• _Exercise details_
What is wanted is an exact restatement of the lines from the one with "Write the FreeCAD" through the one with "plate_thickness = 1.5", both included, and of no other lines.

• _Information given_

■ ■ ■ ■ ■ ■ ■

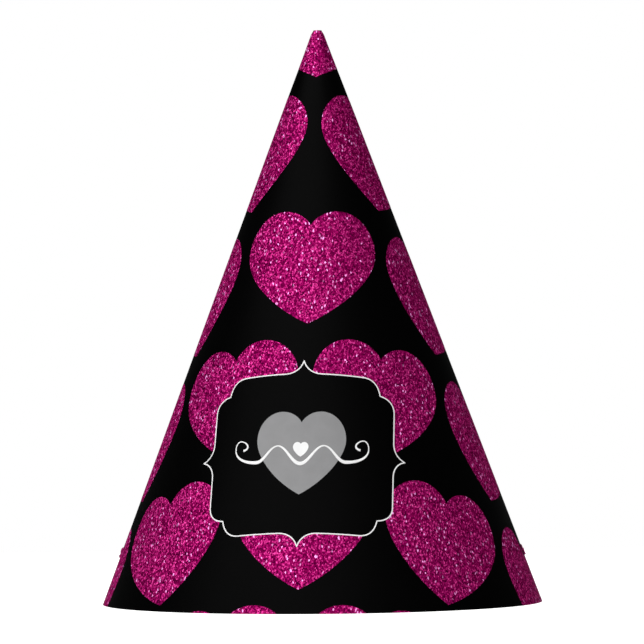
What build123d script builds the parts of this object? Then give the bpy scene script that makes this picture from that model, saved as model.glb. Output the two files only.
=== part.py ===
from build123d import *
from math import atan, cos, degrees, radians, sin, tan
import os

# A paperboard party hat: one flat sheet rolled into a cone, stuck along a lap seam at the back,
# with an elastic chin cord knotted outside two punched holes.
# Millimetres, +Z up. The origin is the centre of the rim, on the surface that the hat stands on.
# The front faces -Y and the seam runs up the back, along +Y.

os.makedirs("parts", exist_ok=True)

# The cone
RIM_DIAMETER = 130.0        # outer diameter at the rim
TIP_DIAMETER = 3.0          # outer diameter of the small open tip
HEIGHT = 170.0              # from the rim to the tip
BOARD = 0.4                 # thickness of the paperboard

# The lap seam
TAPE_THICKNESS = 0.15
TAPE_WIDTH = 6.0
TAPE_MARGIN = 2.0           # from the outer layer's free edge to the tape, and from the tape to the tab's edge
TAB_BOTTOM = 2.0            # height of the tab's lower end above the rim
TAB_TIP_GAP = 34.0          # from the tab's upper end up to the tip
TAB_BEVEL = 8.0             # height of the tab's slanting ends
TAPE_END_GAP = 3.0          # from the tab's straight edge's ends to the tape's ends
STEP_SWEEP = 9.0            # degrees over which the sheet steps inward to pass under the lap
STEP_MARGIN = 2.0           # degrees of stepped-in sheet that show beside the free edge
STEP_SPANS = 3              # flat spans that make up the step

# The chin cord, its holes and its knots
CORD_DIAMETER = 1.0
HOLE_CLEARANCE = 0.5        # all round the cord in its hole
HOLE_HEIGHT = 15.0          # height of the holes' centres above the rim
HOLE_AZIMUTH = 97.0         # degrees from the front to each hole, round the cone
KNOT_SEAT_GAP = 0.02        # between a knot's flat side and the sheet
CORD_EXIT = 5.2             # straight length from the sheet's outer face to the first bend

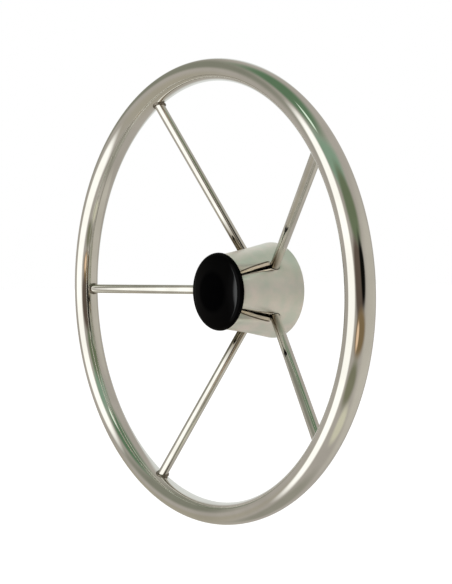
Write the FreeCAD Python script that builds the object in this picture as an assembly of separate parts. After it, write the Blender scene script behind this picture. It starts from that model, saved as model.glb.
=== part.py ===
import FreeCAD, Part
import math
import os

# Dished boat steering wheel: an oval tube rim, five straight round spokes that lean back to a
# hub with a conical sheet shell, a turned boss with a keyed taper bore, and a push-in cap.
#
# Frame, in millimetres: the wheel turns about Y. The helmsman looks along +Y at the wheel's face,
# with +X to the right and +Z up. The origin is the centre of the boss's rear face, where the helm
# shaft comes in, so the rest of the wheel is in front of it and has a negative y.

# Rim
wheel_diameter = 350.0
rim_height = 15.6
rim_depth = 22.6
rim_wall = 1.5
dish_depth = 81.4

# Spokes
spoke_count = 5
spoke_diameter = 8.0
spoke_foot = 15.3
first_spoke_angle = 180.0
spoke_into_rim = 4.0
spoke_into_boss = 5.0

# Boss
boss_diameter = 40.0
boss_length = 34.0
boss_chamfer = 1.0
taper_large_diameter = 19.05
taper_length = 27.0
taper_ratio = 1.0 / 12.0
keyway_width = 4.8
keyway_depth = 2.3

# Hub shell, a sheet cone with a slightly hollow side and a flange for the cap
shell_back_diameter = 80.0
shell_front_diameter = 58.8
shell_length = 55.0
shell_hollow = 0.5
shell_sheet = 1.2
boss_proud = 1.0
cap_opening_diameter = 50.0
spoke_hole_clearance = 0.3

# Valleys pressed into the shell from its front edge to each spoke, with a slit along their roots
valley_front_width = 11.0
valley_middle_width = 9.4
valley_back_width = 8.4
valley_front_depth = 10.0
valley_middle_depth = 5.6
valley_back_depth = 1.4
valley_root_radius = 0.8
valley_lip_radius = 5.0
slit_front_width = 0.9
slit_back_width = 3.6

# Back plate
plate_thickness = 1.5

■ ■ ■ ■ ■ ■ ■

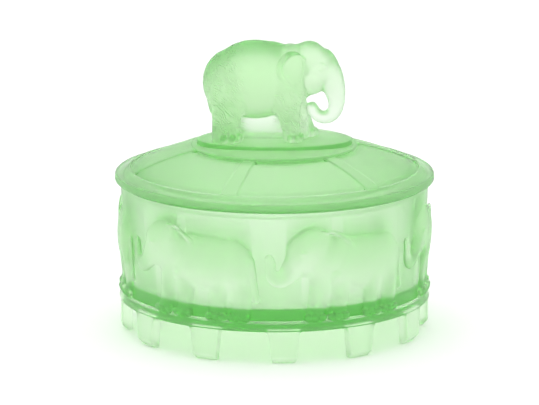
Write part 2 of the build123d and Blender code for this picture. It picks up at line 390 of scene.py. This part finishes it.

■ ■ ■ ■ ■ ■ ■

• _Answer in full_
Write the FreeCAD Python script that builds the object in this picture as an assembly of separate parts. After it, write the Blender scene script behind this picture. It starts from that model, saved as model.glb.
=== part.py ===
import FreeCAD, Part
import math
import os

# Dished boat steering wheel: an oval tube rim, five straight round spokes that lean back to a
# hub with a conical sheet shell, a turned boss with a keyed taper bore, and a push-in cap.
#
# Frame, in millimetres: the wheel turns about Y. The helmsman looks along +Y at the wheel's face,
# with +X to the right and +Z up. The origin is the centre of the boss's rear face, where the helm
# shaft comes in, so the rest of the wheel is in front of it and has a negative y.

# Rim
wheel_diameter = 350.0
rim_height = 15.6
rim_depth = 22.6
rim_wall = 1.5
dish_depth = 81.4

# Spokes
spoke_count = 5
spoke_diameter = 8.0
spoke_foot = 15.3
first_spoke_angle = 180.0
spoke_into_rim = 4.0
spoke_into_boss = 5.0

# Boss
boss_diameter = 40.0
boss_length = 34.0
boss_chamfer = 1.0
taper_large_diameter = 19.05
taper_length = 27.0
taper_ratio = 1.0 / 12.0
keyway_width = 4.8
keyway_depth = 2.3

# Hub shell, a sheet cone with a slightly hollow side and a flange for the cap
shell_back_diameter = 80.0
shell_front_diameter = 58.8
shell_length = 55.0
shell_hollow = 0.5
shell_sheet = 1.2
boss_proud = 1.0
cap_opening_diameter = 50.0
spoke_hole_clearance = 0.3

# Valleys pressed into the shell from its front edge to each spoke, with a slit along their roots
valley_front_width = 11.0
valley_middle_width = 9.4
valley_back_width = 8.4
valley_front_depth = 10.0
valley_middle_depth = 5.6
valley_back_depth = 1.4
valley_root_radius = 0.8
valley_lip_radius = 5.0
slit_front_width = 0.9
slit_back_width = 3.6

# Back plate
plate_thickness = 1.5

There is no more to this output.